### Data records
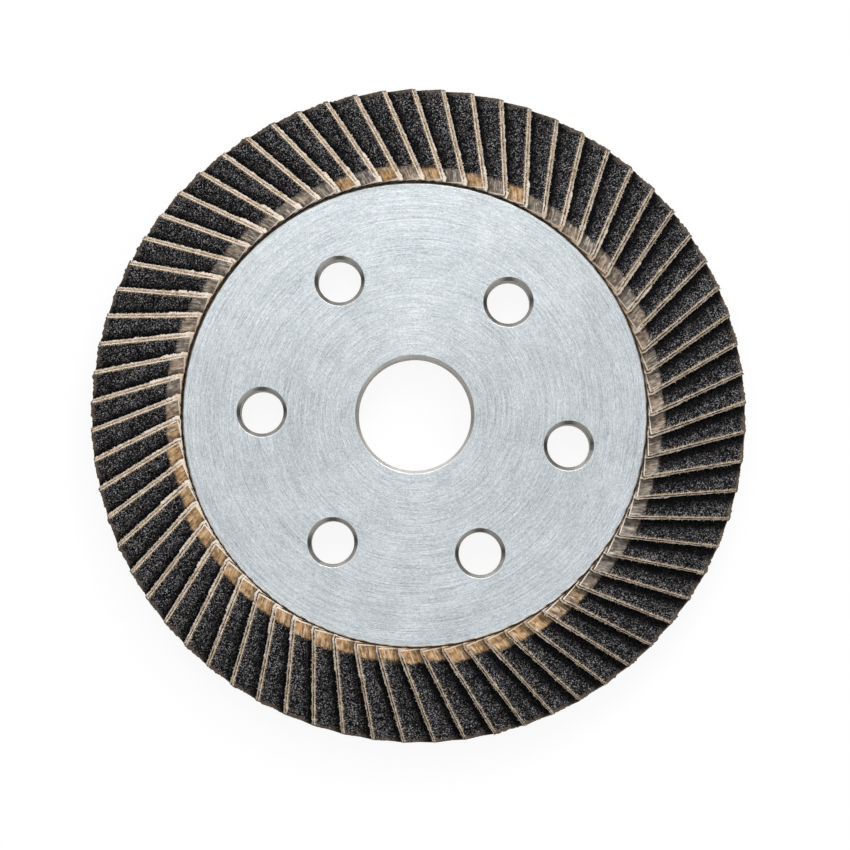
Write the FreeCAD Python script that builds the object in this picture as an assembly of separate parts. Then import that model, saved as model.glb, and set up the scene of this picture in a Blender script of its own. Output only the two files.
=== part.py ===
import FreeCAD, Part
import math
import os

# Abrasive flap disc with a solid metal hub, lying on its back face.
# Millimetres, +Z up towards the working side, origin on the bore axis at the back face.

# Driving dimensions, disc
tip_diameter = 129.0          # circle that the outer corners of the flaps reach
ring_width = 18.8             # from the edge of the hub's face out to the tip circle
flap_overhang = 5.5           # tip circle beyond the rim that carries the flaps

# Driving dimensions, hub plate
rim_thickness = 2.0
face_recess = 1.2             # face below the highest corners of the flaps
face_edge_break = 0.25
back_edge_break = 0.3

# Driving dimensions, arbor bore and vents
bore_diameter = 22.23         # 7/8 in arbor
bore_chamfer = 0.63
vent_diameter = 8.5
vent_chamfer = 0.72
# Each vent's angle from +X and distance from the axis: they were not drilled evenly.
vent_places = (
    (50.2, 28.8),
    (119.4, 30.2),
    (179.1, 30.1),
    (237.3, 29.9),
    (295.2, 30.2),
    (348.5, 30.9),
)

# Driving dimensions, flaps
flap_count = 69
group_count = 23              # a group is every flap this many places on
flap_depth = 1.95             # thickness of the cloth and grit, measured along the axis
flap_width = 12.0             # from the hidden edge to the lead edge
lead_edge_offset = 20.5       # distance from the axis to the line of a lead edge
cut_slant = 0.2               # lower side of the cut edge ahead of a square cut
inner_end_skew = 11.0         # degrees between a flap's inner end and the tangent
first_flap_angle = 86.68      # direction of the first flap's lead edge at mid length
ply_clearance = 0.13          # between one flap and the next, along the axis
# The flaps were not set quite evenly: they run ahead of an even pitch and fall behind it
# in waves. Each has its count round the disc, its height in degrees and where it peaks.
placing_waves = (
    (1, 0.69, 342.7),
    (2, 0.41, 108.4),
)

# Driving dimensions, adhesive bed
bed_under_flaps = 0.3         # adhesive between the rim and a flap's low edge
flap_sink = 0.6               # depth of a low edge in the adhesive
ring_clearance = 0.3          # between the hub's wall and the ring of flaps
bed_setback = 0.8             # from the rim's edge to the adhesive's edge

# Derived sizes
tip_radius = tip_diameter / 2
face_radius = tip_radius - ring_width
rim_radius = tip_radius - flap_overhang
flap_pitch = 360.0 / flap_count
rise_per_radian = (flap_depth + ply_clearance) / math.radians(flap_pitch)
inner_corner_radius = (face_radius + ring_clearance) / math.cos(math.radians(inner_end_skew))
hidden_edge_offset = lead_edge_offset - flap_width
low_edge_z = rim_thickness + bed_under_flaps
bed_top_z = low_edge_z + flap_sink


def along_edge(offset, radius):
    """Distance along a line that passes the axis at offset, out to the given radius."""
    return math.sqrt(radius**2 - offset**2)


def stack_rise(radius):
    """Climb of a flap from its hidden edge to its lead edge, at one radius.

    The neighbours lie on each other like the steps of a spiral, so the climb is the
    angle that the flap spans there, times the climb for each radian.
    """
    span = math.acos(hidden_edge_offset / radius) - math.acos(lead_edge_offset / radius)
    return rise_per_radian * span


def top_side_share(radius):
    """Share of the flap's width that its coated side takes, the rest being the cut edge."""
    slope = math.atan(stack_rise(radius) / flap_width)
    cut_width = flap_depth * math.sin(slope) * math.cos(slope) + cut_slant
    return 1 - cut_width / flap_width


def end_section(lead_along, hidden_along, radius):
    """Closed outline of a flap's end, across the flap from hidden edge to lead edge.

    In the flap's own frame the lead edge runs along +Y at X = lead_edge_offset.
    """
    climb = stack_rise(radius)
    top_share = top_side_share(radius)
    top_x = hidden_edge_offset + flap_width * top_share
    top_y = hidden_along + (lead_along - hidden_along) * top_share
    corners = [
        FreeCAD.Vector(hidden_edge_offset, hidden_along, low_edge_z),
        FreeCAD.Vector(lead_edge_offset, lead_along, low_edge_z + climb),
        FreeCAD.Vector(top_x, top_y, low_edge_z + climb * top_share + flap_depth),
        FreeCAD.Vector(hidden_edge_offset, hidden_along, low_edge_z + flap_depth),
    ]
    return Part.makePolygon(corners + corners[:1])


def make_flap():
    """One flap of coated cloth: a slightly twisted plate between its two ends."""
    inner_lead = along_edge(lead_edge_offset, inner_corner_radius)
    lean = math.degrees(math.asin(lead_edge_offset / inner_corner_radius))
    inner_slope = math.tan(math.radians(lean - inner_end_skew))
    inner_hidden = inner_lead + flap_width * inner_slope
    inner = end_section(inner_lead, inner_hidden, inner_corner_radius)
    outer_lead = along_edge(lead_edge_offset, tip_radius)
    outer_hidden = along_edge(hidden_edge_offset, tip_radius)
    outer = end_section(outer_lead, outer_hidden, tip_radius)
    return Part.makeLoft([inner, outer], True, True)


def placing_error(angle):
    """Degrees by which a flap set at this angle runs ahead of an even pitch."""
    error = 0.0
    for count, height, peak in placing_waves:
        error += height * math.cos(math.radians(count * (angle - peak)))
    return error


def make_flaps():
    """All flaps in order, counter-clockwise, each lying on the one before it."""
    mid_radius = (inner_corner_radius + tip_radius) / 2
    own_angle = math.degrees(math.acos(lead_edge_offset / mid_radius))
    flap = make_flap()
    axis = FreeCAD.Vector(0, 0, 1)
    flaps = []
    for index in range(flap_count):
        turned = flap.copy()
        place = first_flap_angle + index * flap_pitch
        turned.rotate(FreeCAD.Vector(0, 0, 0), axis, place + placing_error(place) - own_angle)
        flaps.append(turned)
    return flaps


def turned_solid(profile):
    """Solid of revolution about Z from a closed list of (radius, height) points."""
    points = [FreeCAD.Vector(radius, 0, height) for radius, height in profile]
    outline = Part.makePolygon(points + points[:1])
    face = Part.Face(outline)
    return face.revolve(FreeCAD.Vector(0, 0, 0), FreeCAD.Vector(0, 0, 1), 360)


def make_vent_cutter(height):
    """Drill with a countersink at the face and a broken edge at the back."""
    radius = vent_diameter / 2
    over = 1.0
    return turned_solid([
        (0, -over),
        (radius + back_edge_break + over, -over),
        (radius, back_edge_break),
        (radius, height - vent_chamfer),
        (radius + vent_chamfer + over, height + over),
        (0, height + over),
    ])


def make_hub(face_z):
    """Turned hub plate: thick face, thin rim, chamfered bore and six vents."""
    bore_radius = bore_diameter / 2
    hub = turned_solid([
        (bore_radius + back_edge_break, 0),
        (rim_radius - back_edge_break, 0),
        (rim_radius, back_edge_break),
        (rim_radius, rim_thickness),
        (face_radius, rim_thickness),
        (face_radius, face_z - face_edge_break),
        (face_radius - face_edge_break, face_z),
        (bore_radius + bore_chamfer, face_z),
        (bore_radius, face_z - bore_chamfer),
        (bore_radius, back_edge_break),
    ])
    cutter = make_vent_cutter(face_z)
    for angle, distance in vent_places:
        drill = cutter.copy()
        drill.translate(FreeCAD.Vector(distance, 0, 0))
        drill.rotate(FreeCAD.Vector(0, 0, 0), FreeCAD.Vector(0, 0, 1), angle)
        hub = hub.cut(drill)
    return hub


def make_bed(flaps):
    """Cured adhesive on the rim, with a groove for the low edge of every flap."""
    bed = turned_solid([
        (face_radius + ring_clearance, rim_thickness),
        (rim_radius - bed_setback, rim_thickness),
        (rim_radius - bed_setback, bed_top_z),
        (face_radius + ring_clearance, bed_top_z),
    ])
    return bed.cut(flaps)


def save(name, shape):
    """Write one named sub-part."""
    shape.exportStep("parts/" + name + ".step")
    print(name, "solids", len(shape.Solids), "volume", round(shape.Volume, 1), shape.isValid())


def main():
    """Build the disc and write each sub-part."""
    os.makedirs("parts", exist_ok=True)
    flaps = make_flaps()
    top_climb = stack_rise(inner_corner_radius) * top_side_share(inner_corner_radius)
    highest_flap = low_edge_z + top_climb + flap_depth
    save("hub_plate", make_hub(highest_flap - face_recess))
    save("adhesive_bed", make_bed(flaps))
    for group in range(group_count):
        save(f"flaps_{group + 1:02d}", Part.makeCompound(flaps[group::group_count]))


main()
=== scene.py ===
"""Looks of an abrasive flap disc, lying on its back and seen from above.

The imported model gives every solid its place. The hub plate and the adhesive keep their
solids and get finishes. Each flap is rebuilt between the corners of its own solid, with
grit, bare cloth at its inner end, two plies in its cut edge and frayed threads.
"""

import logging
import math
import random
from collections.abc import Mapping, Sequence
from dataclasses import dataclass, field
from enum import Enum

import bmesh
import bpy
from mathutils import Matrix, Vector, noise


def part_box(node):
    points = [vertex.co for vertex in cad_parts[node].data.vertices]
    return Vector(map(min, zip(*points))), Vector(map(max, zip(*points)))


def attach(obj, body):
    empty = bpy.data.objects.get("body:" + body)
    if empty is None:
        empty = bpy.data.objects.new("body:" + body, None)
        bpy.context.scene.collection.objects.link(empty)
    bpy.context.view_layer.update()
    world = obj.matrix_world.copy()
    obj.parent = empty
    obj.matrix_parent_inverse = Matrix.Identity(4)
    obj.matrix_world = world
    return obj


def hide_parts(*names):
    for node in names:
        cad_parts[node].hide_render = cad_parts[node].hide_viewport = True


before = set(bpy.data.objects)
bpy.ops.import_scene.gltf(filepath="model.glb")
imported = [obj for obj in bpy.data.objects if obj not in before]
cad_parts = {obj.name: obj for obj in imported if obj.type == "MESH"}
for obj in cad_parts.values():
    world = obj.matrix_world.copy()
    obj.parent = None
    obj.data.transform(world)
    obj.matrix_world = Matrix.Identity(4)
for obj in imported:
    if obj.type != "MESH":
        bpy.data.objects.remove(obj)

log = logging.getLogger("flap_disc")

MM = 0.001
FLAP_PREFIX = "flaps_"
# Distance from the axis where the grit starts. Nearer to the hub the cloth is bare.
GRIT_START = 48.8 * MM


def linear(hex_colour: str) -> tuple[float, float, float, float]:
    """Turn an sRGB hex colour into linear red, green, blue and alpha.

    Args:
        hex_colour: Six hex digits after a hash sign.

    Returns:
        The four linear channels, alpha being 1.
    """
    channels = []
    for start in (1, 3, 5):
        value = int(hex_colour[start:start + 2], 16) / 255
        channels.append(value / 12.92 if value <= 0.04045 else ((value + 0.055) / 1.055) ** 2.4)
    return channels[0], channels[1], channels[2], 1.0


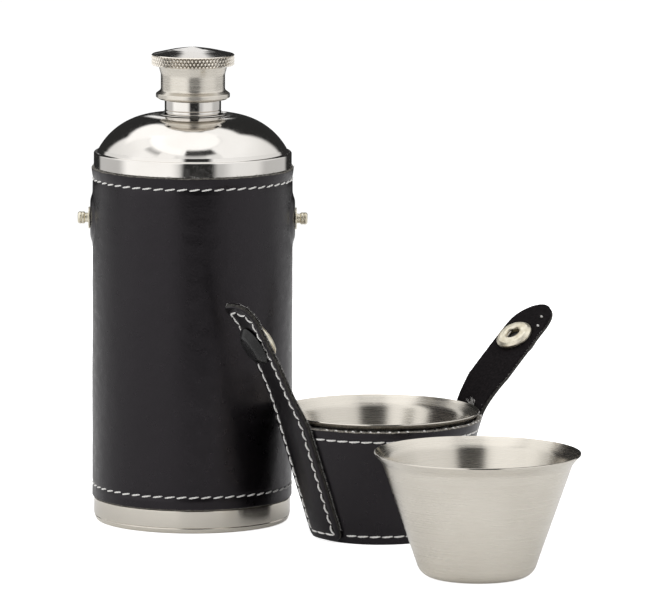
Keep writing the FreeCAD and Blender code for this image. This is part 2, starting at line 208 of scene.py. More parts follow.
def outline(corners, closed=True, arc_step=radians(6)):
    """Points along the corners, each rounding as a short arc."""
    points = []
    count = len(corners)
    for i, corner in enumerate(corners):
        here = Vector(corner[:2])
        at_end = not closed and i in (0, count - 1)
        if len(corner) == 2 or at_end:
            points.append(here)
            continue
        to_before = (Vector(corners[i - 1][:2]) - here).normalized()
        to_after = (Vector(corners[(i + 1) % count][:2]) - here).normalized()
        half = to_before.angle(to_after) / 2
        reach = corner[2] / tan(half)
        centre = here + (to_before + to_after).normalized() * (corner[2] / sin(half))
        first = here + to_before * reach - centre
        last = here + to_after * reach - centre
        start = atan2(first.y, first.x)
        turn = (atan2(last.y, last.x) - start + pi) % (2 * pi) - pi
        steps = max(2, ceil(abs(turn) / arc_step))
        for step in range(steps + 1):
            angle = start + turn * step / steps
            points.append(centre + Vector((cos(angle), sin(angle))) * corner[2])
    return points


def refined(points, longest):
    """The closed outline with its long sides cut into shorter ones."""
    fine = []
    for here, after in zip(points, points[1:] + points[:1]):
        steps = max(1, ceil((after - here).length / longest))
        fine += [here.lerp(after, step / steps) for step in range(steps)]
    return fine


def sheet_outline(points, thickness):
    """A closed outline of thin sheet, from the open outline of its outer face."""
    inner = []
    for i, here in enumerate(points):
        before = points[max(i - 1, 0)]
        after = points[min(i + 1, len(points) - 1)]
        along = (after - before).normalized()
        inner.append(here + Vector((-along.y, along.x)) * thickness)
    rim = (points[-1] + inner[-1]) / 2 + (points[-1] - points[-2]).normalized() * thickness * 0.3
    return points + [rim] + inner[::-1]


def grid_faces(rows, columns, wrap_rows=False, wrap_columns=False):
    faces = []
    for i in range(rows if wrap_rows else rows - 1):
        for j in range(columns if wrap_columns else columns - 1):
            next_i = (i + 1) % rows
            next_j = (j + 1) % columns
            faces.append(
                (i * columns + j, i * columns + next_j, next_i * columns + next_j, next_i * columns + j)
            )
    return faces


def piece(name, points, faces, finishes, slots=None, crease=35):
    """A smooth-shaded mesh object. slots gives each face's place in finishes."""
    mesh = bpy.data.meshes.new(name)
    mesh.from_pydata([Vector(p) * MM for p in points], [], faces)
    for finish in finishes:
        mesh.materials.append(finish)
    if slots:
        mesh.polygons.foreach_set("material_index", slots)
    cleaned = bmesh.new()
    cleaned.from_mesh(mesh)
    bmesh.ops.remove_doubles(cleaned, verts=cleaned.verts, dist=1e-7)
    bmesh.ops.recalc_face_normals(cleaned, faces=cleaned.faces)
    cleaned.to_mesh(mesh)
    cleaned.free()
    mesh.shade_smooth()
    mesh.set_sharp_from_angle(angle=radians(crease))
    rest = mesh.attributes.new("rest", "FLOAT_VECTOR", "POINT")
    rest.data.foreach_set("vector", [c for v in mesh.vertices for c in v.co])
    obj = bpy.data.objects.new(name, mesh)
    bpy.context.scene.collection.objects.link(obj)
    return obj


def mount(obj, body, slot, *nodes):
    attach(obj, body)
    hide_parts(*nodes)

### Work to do
Reproduce exactly, and only, the lines from the one that contains "if empty is" down to the one that contains "return channels[0], channels[1], channels[2], 1.0", both ends included.

### Completed exercise
    if empty is None:
        empty = bpy.data.objects.new("body:" + body, None)
        bpy.context.scene.collection.objects.link(empty)
    bpy.context.view_layer.update()
    world = obj.matrix_world.copy()
    obj.parent = empty
    obj.matrix_parent_inverse = Matrix.Identity(4)
    obj.matrix_world = world
    return obj


def hide_parts(*names):
    for node in names:
        cad_parts[node].hide_render = cad_parts[node].hide_viewport = True


before = set(bpy.data.objects)
bpy.ops.import_scene.gltf(filepath="model.glb")
imported = [obj for obj in bpy.data.objects if obj not in before]
cad_parts = {obj.name: obj for obj in imported if obj.type == "MESH"}
for obj in cad_parts.values():
    world = obj.matrix_world.copy()
    obj.parent = None
    obj.data.transform(world)
    obj.matrix_world = Matrix.Identity(4)
for obj in imported:
    if obj.type != "MESH":
        bpy.data.objects.remove(obj)

log = logging.getLogger("flap_disc")

MM = 0.001
FLAP_PREFIX = "flaps_"
# Distance from the axis where the grit starts. Nearer to the hub the cloth is bare.
GRIT_START = 48.8 * MM


def linear(hex_colour: str) -> tuple[float, float, float, float]:
    """Turn an sRGB hex colour into linear red, green, blue and alpha.

    Args:
        hex_colour: Six hex digits after a hash sign.

    Returns:
        The four linear channels, alpha being 1.
    """
    channels = []
    for start in (1, 3, 5):
        value = int(hex_colour[start:start + 2], 16) / 255
        channels.append(value / 12.92 if value <= 0.04045 else ((value + 0.055) / 1.055) ** 2.4)
    return channels[0], channels[1], channels[2], 1.0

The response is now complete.